ANOHNI is finally back following the release of last year’s acclaimed My Back Was A Bridge For You To Cross, marking her first album and live tour in eight years.

The album, which features the deceased LGBTQ rights activist Marsha P Johnson on the cover, is a soul-inspired classic in the school of Marvin Gaye — dealing with oppression and loss in a way reminiscent of Nina Simone — following the eco-electronic sucker punch of 2016’s Hopelessness.

Dancer Johanna Constantine, dressed in white with deer antlers, gracefully sweeps across the stage followed by Anohni, herself enveloped in a white gown, who inspires a stunned silence as she launches into Why Am I Alive Now? off latest album.

Her Johnsons, as it were, for the show are a musical ensemble featuring guitarists Jimmy Hogarth and Leo Abrahams, cellist Julia Kent, violinists Maxim Moston and Mazz Swift, multi-instrumentalist Doug Wieselman, bassists Sam Dixon and drummer Chris Vatalaro.

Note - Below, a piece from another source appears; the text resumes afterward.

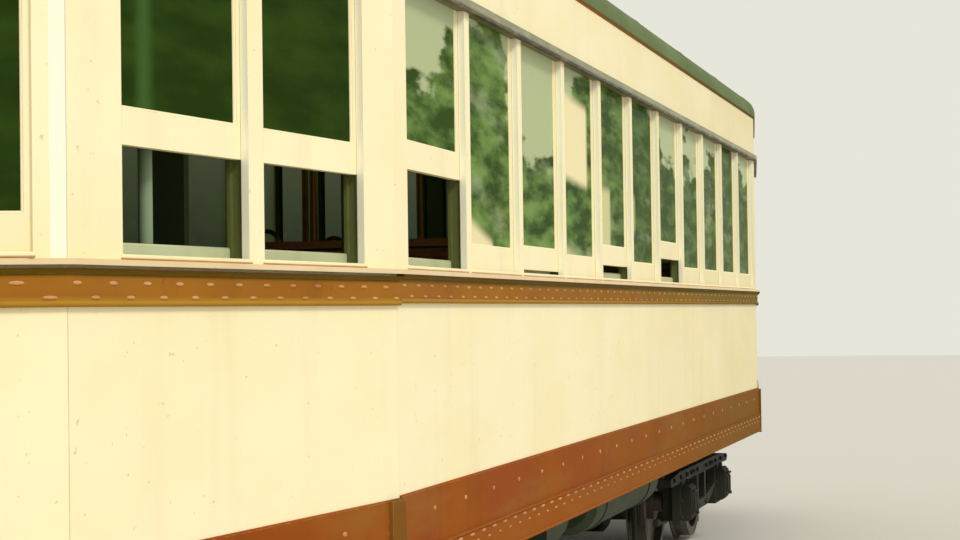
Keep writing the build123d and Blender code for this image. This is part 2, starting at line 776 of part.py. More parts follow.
def bulkheads():
    """A partition with a doorway between the saloon and each platform: two wings and a head."""
    width, height = BULKHEAD_DOOR
    inset = ROOF_T + LINING_GAP
    half = HALF_W + EAVE_OUT - inset
    section = roof_section(half, CROWN_Z - inset, SHOULDER_R - inset, EAVE_Z + LINING_GAP)
    x = BEND_X - BULKHEAD_IN
    top = extrude(Plane.YZ.offset(x) * section, BULKHEAD_T)
    wall = HALF_W - WALL_T - LINING_GAP
    panel = block((x, x + BULKHEAD_T), (-wall, wall), (FLOOR_Z, EAVE_Z + LINING_GAP)) + top
    panel = panel - block((x - 1, x + CUT), (-width / 2, width / 2), (FLOOR_Z - 1, FLOOR_Z + height))
    edge = (width / 2 + wall) / 2
    light = (wall - width / 2) / 3
    for side in (-1, 1):
        y = side * edge
        panel = panel - block((x - 1, x + CUT), (y - light, y + light), (STOOL_Z, WINDOW_TOP_Z))
    head = panel & block((x, x + BULKHEAD_T), (-width / 2, width / 2), (0, FAR))
    parts = [head]
    for side in (-1, 1):
        reach = sorted((side * width / 2, side * FAR))
        parts.append(panel & block((x, x + BULKHEAD_T), reach, (0, FAR)))
    save("bulkheads", *parts, *[mirror(part, Plane.YZ) for part in parts])


def trace_bench():
    """The bench's outline as a closed loop of lines and arcs, with the seat level."""
    top = FLOOR_Z + BENCH_SEAT_Z
    bend = BENCH_SEAT_D / 6
    front = BENCH_SEAT_D / 2
    rear = -BENCH_SEAT_D / 2
    tip = (rear - BENCH_BACK_LEAN, top + BENCH_BACK_H)
    inner = FilletPolyline((front, top), (rear + BENCH_T, top), (tip[0] + BENCH_T, tip[1]), radius=bend)
    low = top - BENCH_T
    outer = FilletPolyline(tip, (rear, low), (front, low), radius=bend + BENCH_T)
    return [*inner.edges(), Line(inner @ 1, outer @ 0), *outer.edges(), Line(outer @ 1, inner @ 0)]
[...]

Anohni exudes a vulnerability that seems to complement her quivering multioctave range, and tears flood down faces as she launches into 4 Degrees with its apposite message on the climate catastrophe.

She takes time in-between songs to share moving stories and sources of inspiration, ranging from the gay and trans rights struggle, her friendship with jazz singer Little Jimmy Scott, and the destruction of indigenous communities from colonialism and oppression.

A giant projector provides a backdrop for a number of videos to be played at sporadic intervals, including an interview of Marsha P Johnson who reflects on her experiences as a trans sex worker.

The over two-hour set soon proves to be a celebration of Anohni’s work going right back to her 2005 Mercury Music award-winning album I Am A Bird Now — saving the best, Hope There’s Someone, for the encore.

There’s also Manta Ray, from the soundtrack to the documentary Racing Extinction, Drone Bomb Me, Hopelessness and a cover of civil rights traditional Sometimes I Feel Like A Motherless Child.

Why Did You Separate Me From The Earth? and It’s My Fault were among omissions that would have been the cherry atop an otherwise awe-inspiring show.

Constantine returns at the end, this time with a blood-stained torso to perform a dance dressed in black. A haunting bookend to a performance for the end of the world.